**Stated goal:**
Extract all of the entries and set them down verbatim.

**Dataset records:**
================

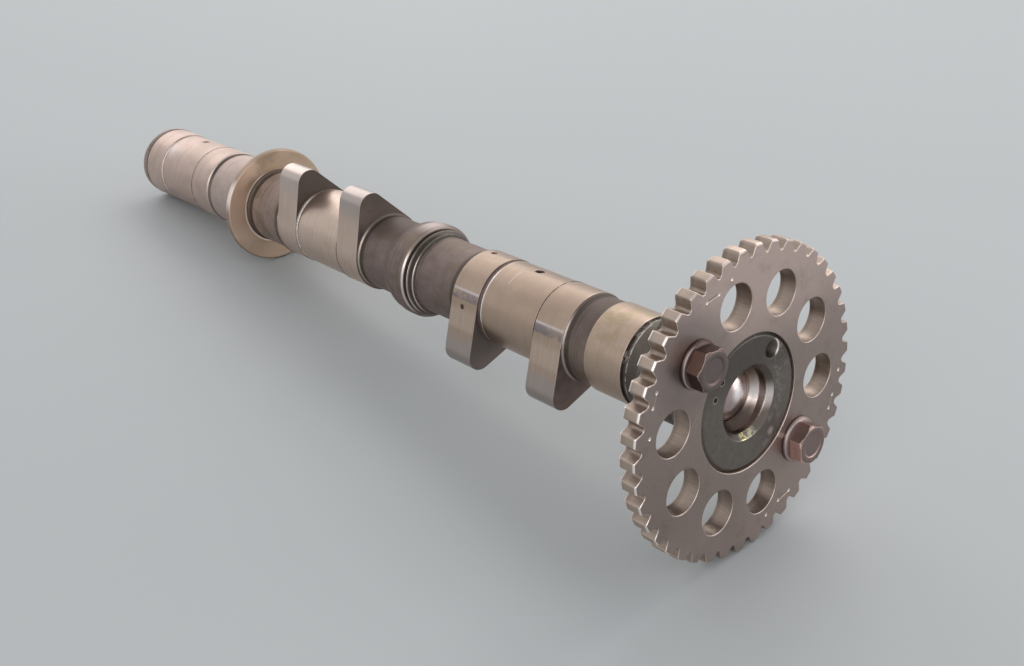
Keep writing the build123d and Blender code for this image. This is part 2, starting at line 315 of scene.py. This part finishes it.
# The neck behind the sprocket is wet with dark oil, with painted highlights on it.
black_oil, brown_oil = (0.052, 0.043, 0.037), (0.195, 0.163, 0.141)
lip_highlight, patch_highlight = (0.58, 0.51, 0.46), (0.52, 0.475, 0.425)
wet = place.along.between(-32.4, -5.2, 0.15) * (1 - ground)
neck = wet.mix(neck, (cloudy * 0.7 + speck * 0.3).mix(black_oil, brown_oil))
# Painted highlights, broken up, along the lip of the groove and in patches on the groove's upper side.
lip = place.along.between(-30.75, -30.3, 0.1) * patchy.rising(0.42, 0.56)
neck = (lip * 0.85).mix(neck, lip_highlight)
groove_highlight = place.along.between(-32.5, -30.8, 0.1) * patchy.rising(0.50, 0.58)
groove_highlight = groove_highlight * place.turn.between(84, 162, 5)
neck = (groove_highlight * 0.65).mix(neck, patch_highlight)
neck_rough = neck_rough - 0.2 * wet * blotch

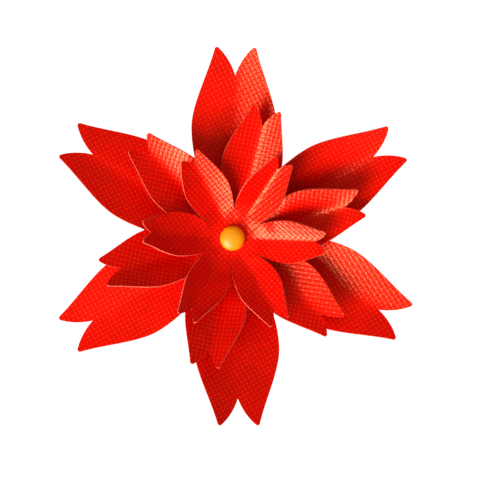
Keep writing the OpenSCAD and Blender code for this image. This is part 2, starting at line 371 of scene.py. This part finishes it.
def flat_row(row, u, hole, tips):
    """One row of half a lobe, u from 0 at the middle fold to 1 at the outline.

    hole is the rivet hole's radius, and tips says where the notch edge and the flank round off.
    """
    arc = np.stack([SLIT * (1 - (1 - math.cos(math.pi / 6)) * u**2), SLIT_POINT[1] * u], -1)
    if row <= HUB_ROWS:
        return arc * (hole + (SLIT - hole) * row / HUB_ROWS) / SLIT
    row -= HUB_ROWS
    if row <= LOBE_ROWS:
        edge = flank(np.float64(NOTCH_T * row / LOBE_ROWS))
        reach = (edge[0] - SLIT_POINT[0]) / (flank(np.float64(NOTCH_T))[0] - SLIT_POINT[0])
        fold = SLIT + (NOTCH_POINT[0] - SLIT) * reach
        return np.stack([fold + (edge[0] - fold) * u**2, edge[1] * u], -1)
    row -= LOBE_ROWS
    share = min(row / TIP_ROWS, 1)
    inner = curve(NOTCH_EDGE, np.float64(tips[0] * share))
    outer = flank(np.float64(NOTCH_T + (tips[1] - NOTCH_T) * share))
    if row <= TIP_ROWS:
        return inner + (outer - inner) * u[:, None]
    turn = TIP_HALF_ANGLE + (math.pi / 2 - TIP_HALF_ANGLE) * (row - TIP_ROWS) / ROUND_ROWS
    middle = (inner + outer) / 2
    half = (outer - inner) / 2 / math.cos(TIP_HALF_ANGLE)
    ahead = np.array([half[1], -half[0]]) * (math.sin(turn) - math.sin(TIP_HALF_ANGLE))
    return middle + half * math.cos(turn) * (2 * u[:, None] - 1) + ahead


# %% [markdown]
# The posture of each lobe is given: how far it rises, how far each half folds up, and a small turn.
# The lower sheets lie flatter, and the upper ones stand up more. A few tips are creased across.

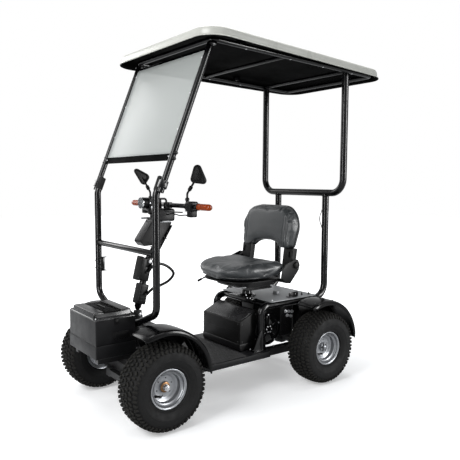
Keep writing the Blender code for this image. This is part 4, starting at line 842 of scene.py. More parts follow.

================

**Task answer:**
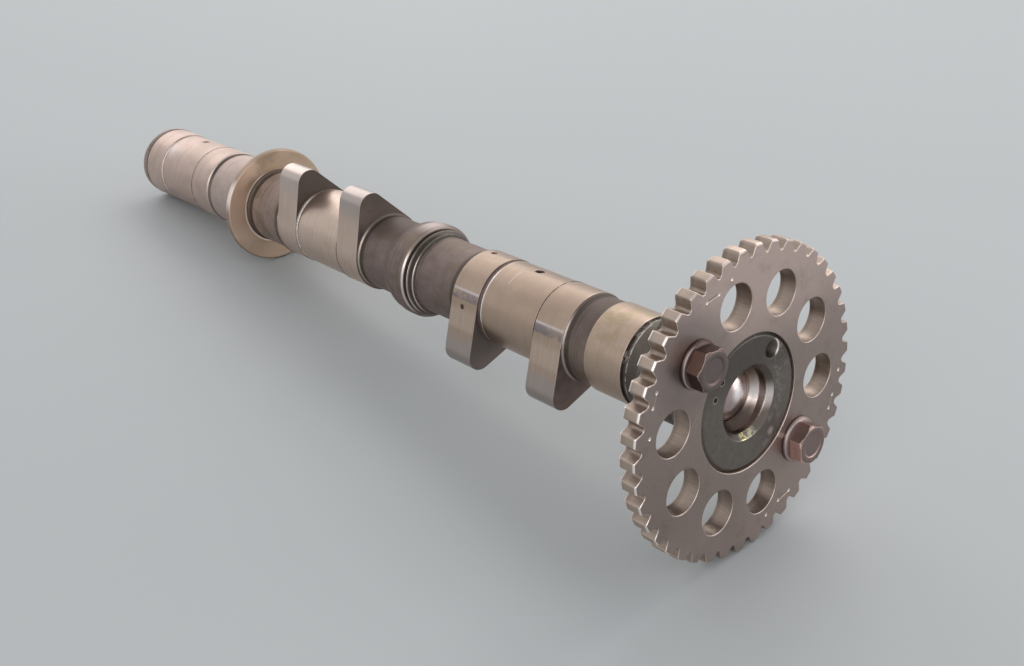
Keep writing the build123d and Blender code for this image. This is part 2, starting at line 315 of scene.py. This part finishes it.
# The neck behind the sprocket is wet with dark oil, with painted highlights on it.
black_oil, brown_oil = (0.052, 0.043, 0.037), (0.195, 0.163, 0.141)
lip_highlight, patch_highlight = (0.58, 0.51, 0.46), (0.52, 0.475, 0.425)
wet = place.along.between(-32.4, -5.2, 0.15) * (1 - ground)
neck = wet.mix(neck, (cloudy * 0.7 + speck * 0.3).mix(black_oil, brown_oil))
# Painted highlights, broken up, along the lip of the groove and in patches on the groove's upper side.
lip = place.along.between(-30.75, -30.3, 0.1) * patchy.rising(0.42, 0.56)
neck = (lip * 0.85).mix(neck, lip_highlight)
groove_highlight = place.along.between(-32.5, -30.8, 0.1) * patchy.rising(0.50, 0.58)
groove_highlight = groove_highlight * place.turn.between(84, 162, 5)
neck = (groove_highlight * 0.65).mix(neck, patch_highlight)
neck_rough = neck_rough - 0.2 * wet * blotch

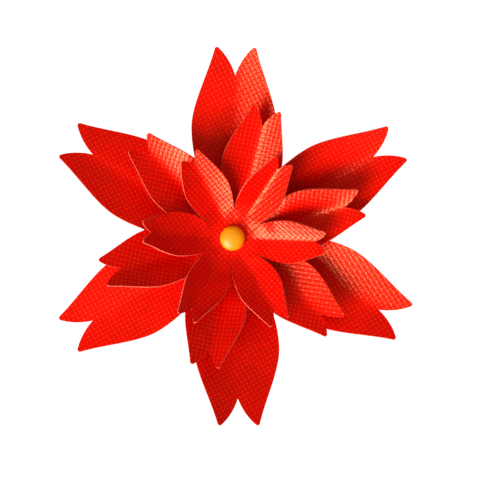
Keep writing the OpenSCAD and Blender code for this image. This is part 2, starting at line 371 of scene.py. This part finishes it.
def flat_row(row, u, hole, tips):
    """One row of half a lobe, u from 0 at the middle fold to 1 at the outline.

    hole is the rivet hole's radius, and tips says where the notch edge and the flank round off.
    """
    arc = np.stack([SLIT * (1 - (1 - math.cos(math.pi / 6)) * u**2), SLIT_POINT[1] * u], -1)
    if row <= HUB_ROWS:
        return arc * (hole + (SLIT - hole) * row / HUB_ROWS) / SLIT
    row -= HUB_ROWS
    if row <= LOBE_ROWS:
        edge = flank(np.float64(NOTCH_T * row / LOBE_ROWS))
        reach = (edge[0] - SLIT_POINT[0]) / (flank(np.float64(NOTCH_T))[0] - SLIT_POINT[0])
        fold = SLIT + (NOTCH_POINT[0] - SLIT) * reach
        return np.stack([fold + (edge[0] - fold) * u**2, edge[1] * u], -1)
    row -= LOBE_ROWS
    share = min(row / TIP_ROWS, 1)
    inner = curve(NOTCH_EDGE, np.float64(tips[0] * share))
    outer = flank(np.float64(NOTCH_T + (tips[1] - NOTCH_T) * share))
    if row <= TIP_ROWS:
        return inner + (outer - inner) * u[:, None]
    turn = TIP_HALF_ANGLE + (math.pi / 2 - TIP_HALF_ANGLE) * (row - TIP_ROWS) / ROUND_ROWS
    middle = (inner + outer) / 2
    half = (outer - inner) / 2 / math.cos(TIP_HALF_ANGLE)
    ahead = np.array([half[1], -half[0]]) * (math.sin(turn) - math.sin(TIP_HALF_ANGLE))
    return middle + half * math.cos(turn) * (2 * u[:, None] - 1) + ahead


# %% [markdown]
# The posture of each lobe is given: how far it rises, how far each half folds up, and a small turn.
# The lower sheets lie flatter, and the upper ones stand up more. A few tips are creased across.

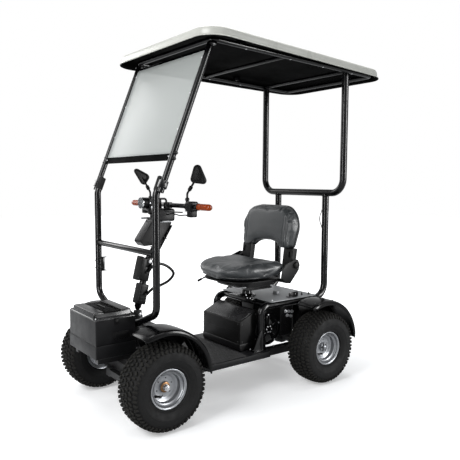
Keep writing the Blender code for this image. This is part 4, starting at line 842 of scene.py. More parts follow.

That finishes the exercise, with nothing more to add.